Dijkstra’s Shortest Path Algorithm is one of the most famous examples of a greedy approach. It’s used to find the shortest path from a starting node to all other nodes in a weighted graph. The key idea behind Dijkstra’s algorithm is to always choose the node with the smallest known distance, making it a prime example of how a greedy algorithm can be applied to graph traversal.

Greedy Approach:

Dijkstra’s algorithm begins at the source node and iteratively selects the node with the smallest tentative distance. It then explores its neighbours, updating their distances based on the current node’s known distance. This process continues until the shortest paths to all nodes are found.

Example:

Consider the following weighted graph:

Dijkstra's shortest path algorithm Example

  • Start from node A. Set the initial distances: A = 0, B = ∞, C = ∞, D = ∞.
  • The nearest node to A is B with a distance of 10. Update distances to B, C, and D:
    • Distance from A to C = 5
    • Distance from A to B = 10
    • Distance from A to D = ∞
  • Move to node C, as it has the smallest tentative distance (5). The nearest node to C is D, with a total distance of 6 (A to C + C to D = 5 + 1).
  • Move to node D. All the shortest paths are now found.

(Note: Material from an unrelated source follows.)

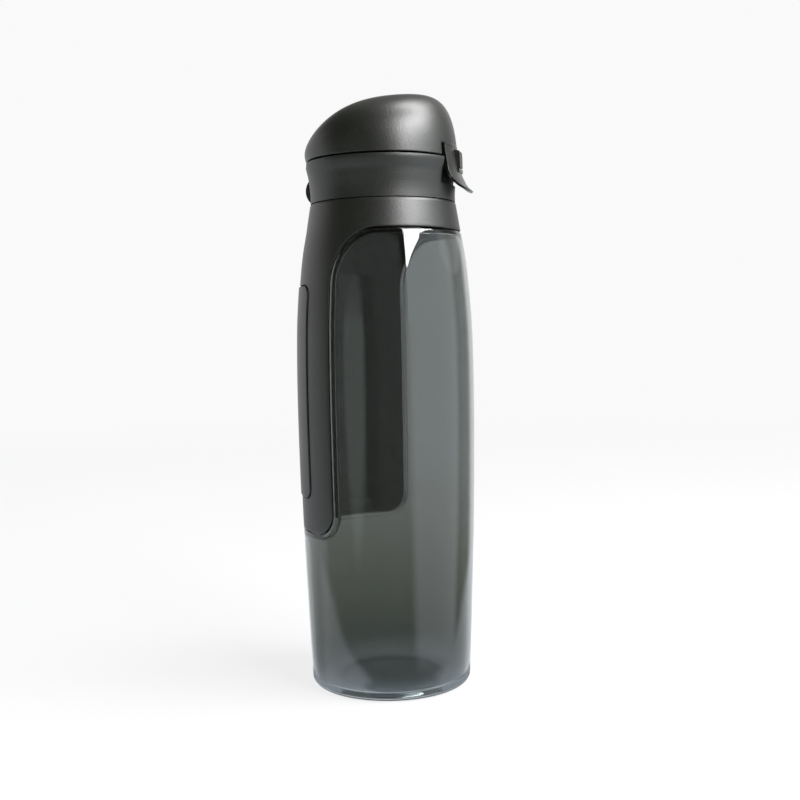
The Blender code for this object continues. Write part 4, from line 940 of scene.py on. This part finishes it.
curve_steps = np.hypot(np.diff(curve_reach), np.diff(curve_rise) * 0.75)
curve_length = np.append(0.0, np.cumsum(curve_steps))


def roof(share):
    """Height of the dome over its rim: a cubic in the place along the lid, as a share of radius."""
    return DOME_HEIGHT * sum(factor * share**power for power, factor in enumerate(ROOF))


def dome_rows(turn, start, end, steps):
    """Rows of the dome for columns of turns, from one length along its profile to another: radius
    is the radius times the cosine to the squircle's power, rise the sine to that power times the
    roof's height there. Going up, the front is drawn in by the draft and the back swells out."""
    length = ruled(start, end, steps)
    reach = DOME_RADIUS * np.interp(length, curve_length, curve_reach)
    rise = np.interp(length, curve_length, curve_rise)
    along, across = reach * np.cos(turn), reach * np.sin(turn)
    lean = along / DOME_RADIUS
    draft = 1.0 - np.where(lean > 0.0, DOME_DRAFT, DOME_SWELL) * rise * lean
    return gather(along * draft, across * draft, DOME_LOW + rise * roof(lean))


front_turn = math.asin(TONGUE_SLOT[0] / DOME_RADIUS)
back_turn = math.pi - math.asin(EAR_SLOT[0] / DOME_RADIUS)
dome_turns = np.concatenate((ruled(0.0, front_turn, FRONT_COLUMNS),
                             ruled(front_turn, back_turn, MIDDLE_COLUMNS)[1:],
                             ruled(back_turn, math.pi, BACK_END_COLUMNS)[1:]))
split_height = np.interp(dome_turns, (0.0, front_turn, back_turn, math.pi),
                         (TONGUE_SLOT[1], TONGUE_SLOT[1], EAR_SLOT[1], EAR_SLOT[1]))
split_rise = (split_height - DOME_LOW) / roof(np.cos(dome_turns) * 0.997)
split = np.interp(split_rise, curve_rise, curve_length)
between = slice(FRONT_COLUMNS, FRONT_COLUMNS + MIDDLE_COLUMNS + 1)
dome_shapes = both_sides([
    dome_rows(dome_turns, split, curve_length[-1], 44),
    dome_rows(dome_turns[between], 0.0, split[between], 12)])
dome_paint = grained_plastic("dome_charcoal", CHARCOAL, 0.40)
dome = make_piece("flip_dome", [lid_place(patch) for patch in dome_shapes], "dome", "dome_lid",
                  dome_paint, sharp=60.0)
first = dome.data.polygons[0]
if first.normal.dot(first.center) < 0:
    dome.data.flip_normals()
dome_wall = dome.modifiers.new("wall", "SOLIDIFY")
dome_wall.thickness, dome_wall.offset = DOME_WALL, -1.0
dome_wall.use_even_offset = dome_wall.use_quality_normals = True
soften(dome, DOME_EDGE)

boss_top = DOME_LOW + roof(SPOUT_X / DOME_RADIUS) - DOME_WALL / 2
boss = on_spout_axis(knuckle_rows(BOSS_LOW, boss_top, BOSS_RADIUS, 0.4 * MM, 48))
knuckle = on_lid_axis(knuckle_rows(*LID_WEB[:, 1], LID_KNUCKLE, 0.3 * MM, 40))
dome_inside = make_piece("dome_knuckle", [lid_place(block_rows(*LID_WEB)), boss,
                                          lid_place(knuckle)],
                         "dome", "dome_lid", dome_paint, replaces=False)
soften(dome_inside, 0.3 * MM)


# Seal under the dome
# Soft grey silicone plug pressed on the dome's boss: a disc that lies on the spout's lip, with a
# short nub that goes into its bore.
SEAL_PROFILE = np.array((
    (0.0, 251.9), (4.2, 251.9), (4.3, 252.1), (4.3, 253.9), (4.4, 254.0), (8.2, 254.0),
    (8.9, 253.7), (9.4, 253.2), (9.6, 252.6), (9.6, 251.2), (9.45, 250.85), (9.2, 250.8),
    (5.9, 250.8), (5.6, 250.6), (5.4, 249.9), (5.1, 249.55), (4.6, 249.5), (0.0, 249.5))) * MM
make_piece("seal_plug", [on_spout_axis(turned_rows(SEAL_PROFILE, full_turn))], "dome",
           "spout_seal", soft_silicone("seal_silicone", SILICONE, 0.5))


# Latch tongue
# Thin charcoal tongue that continues the dome's side and flares out at its foot for the thumb. Its
# window snaps over the cap's hook, and a bar under the window takes the pull.
TONGUE_TOP = 239.3 * MM
TONGUE_LENGTH = 19.46 * MM
TONGUE_FLARE = 7.0 * MM
TONGUE_HALF = 13.35 * MM
TONGUE_STRAIGHT = 12.2 * MM
TONGUE_THICK, TONGUE_EDGE = 1.7 * MM, 0.4 * MM
LIP_THINNING = 0.42
WINDOW, WINDOW_CORNER = (4.2 * MM, 229.6 * MM, 238.0 * MM), 0.9 * MM
FLARE = np.array(((0.000, -0.050), (0.192, 0.021), (0.365, 0.120), (0.519, 0.193), (0.644, 0.300),
                  (0.750, 0.435), (0.874, 0.625), (0.945, 0.800), (1.000, 1.000)))
BAR = np.array(((33.4, -4.4, 228.0), (35.8, 4.4, 229.7))) * MM
TOP_COLUMNS, SIDE_COLUMNS, TIP_COLUMNS = 14, 26, 34


def tongue_points(flat, depth):
    """Bend (across, height) points with the dome: the radius grows with the drop from the top, and
    the depth is measured square to the face, along the normal of that flare."""
    drop = (TONGUE_TOP - flat[..., 1]) / TONGUE_LENGTH
    step = 0.01
    flare, before, after = (smooth_curve(drop + shift, *FLARE.T) for shift in (0.0, -step, step))
    slope = (after - before) / (2 * step) * TONGUE_FLARE / TONGUE_LENGTH
    size = np.sqrt(1.0 + slope**2)
    depth = depth * (1.0 - LIP_THINNING * drop.clip(0.0, 1.0)**2)
    reach = DOME_RADIUS + flare * TONGUE_FLARE + depth / size
    return round_axis(reach, flat[..., 0] / DOME_RADIUS, flat[..., 1] + depth * slope / size)


def window_line(half, low, high, corner):
    """Right half of a rounded opening, from the middle of its top to the middle of its foot, with
    as many points as the tongue's outline."""
    return np.concatenate((
        ruled((0.0, high), (half - corner, high), TOP_COLUMNS - 4),
        arc_points(half - corner, high - corner, corner, 90, 0, 8)[1:],
        ruled((half, high - corner), (half, low + corner), SIDE_COLUMNS - 8)[1:-1],
        arc_points(half - corner, low + corner, corner, 0, -90, 8),
        ruled((half - corner, low), (0.0, low), TIP_COLUMNS - 4)[1:]))


tongue_knee = TONGUE_TOP - TONGUE_STRAIGHT
tip = ruled(0.0, math.pi / 2, TIP_COLUMNS)[1:]
tongue_outline = np.concatenate((
    ruled((0.0, TONGUE_TOP), (TONGUE_HALF, TONGUE_TOP), TOP_COLUMNS),
    ruled((TONGUE_HALF, TONGUE_TOP), (TONGUE_HALF, tongue_knee), SIDE_COLUMNS)[1:],
    gather(TONGUE_HALF * np.cos(tip),
           tongue_knee - (TONGUE_LENGTH - TONGUE_STRAIGHT) * np.sin(tip))))
window_outline = window_line(*WINDOW, WINDOW_CORNER)
face_rows = ruled(tongue_outline, window_outline, 12)
edge_depth = -TONGUE_THICK * np.linspace(0.0, 1.0, 4)[:, None]
tongue_shapes = both_sides([
    tongue_points(face_rows, 0.0), tongue_points(face_rows, -TONGUE_THICK),
    tongue_points(tongue_outline, edge_depth), tongue_points(window_outline, edge_depth)])
tongue_paint = grained_plastic("tongue_charcoal", CHARCOAL, 0.34, depth=0.08 * MM)
tongue = make_piece("thumb_latch",
                    [lid_place(patch) for patch in tongue_shapes + [block_rows(*BAR)]],
                    "latch", "latch_tongue", tongue_paint)
soften(tongue, TONGUE_EDGE, 3)


# Bending strip of the latch
# The thin web of the same charcoal that joins tongue and dome, flush with both. It is moulded with
# them and bends on the real lid when the thumb lifts the tongue; here it is a fixed sheet on no
# body.
STRIP_MIDDLE, STRIP_REACH, STRIP_LEAN = 239.4, 33.54 * MM, 0.133
STRIP_THICK = 0.7 * MM
STRIP_ENDS = np.array(((33.5, 0.0, 240.0), (33.5, 0.0, 238.8))) * MM
# Its reach is the middle's, less the lean times the height, and sinks at both edges.
strip_heights = np.linspace(238.3, 240.5, 15)[:, None]
strip_turn = np.linspace(-13.0, 13.0, 33) * MM / DOME_RADIUS
strip_sunk = np.clip(np.abs(strip_heights - STRIP_MIDDLE) - 0.55, 0.0, 1.0) ** 1.5 / 0.41
strip_reach = (STRIP_REACH - STRIP_LEAN * (strip_heights - STRIP_MIDDLE) * MM
               + (0.10 - 0.30 * strip_sunk) * MM)
faces = [lid_place(round_axis(strip_reach - depth, strip_turn, strip_heights * MM))
         for depth in (0.0, STRIP_THICK)]
strip = make_piece("latch_strip", plate(*faces), None, "latch_tongue", tongue_paint,
                   replaces=False)
start, end = lid_place(STRIP_ENDS)
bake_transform(strip)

In this case, the shortest path from A to D is 6 (via C), from A to C is 5, and from A to B is 10.

Dijkstra’s algorithm uses a greedy approach by always selecting the node with the smallest known distance. This ensures that the shortest path is found efficiently, and no unnecessary suboptimal paths are explored.

Greedy approach is used in real scenarios too. For example, we use greedy algorithm in Huffman coding which is used in data compression algorithms like ZIP, GZIP, and JPEG.

Huffman Encoding

Huffman Encoding is a lossless compression algorithm that reduces the size of files by encoding characters based on their frequency. It uses a greedy approach to build an optimal prefix tree for encoding data efficiently.

How the Greedy Algorithm Works in Huffman Encoding

  • Count Character Frequencies:
    • Given a text, count how many times each character appears.
  • Build a Min-Heap:
    • Insert each character (along with its frequency) into a min-heap (priority queue).
  • Construct the Huffman Tree:
    • Repeatedly remove the two smallest frequency nodes.
    • Merge them into a new node with their combined frequency.
    • Insert this new node back into the heap.
    • Repeat until there is only one node left (the root of the Huffman Tree).
  • Assign Binary Codes:
    • Traverse the tree:
      • Left branch = 0
      • Right branch = 1
    • Assign unique binary codes to each character.
  • Encode the Data:
    • Replace each character with its binary code, significantly reducing the file size.

Example:

  • Input String: “AAABBCCCCDDDD”

Step 1: Character Frequency Count

Character Frequency
A 3
B 2
C 4
D 4

Step 2: Build the Min-Heap (Greedy Choice)

  • Insert all characters into a priority queue (min-heap) sorted by frequency.
  • Pick two smallest elements and merge them into a new node with their combined frequency.
  • Repeat until a single tree is formed.

Step 3: Generate Huffman Codes

Example Huffman tree:

HUffman Coding Tree Example

From this tree, we generate the Huffman codes:

Character Huffman Code
A 00
B 01
C 10
D 11

Step 4: Encode the Data

  • Original Text: “AAABBCCCCDDDD”
  • Huffman Encoded: “00000001011010101011111111”

Compressed data size is reduced!

Conclusion

In this article, we learned about:

  • A greedy algorithm solves problems by making the best possible choice at each step, aiming for a globally optimal solution.
  • Greedy algorithms are fast and efficient, often running in linear or logarithmic time, but they do not always guarantee the best possible solution for all problems.
  • Once a choice is made, it is final and not revisited. This makes greedy algorithms faster but less flexible.
  • Greedy algorithms are used for optimization problems like the Coin Change problem, Fractional Knapsack, and Dijkstra’s Shortest Path Algorithm.
  • Greedy algorithms are commonly applied to problems such as resource allocation, pathfinding, and making decisions under constraints.
  • They can fail if a locally optimal choice blocks access to a better long-term solution.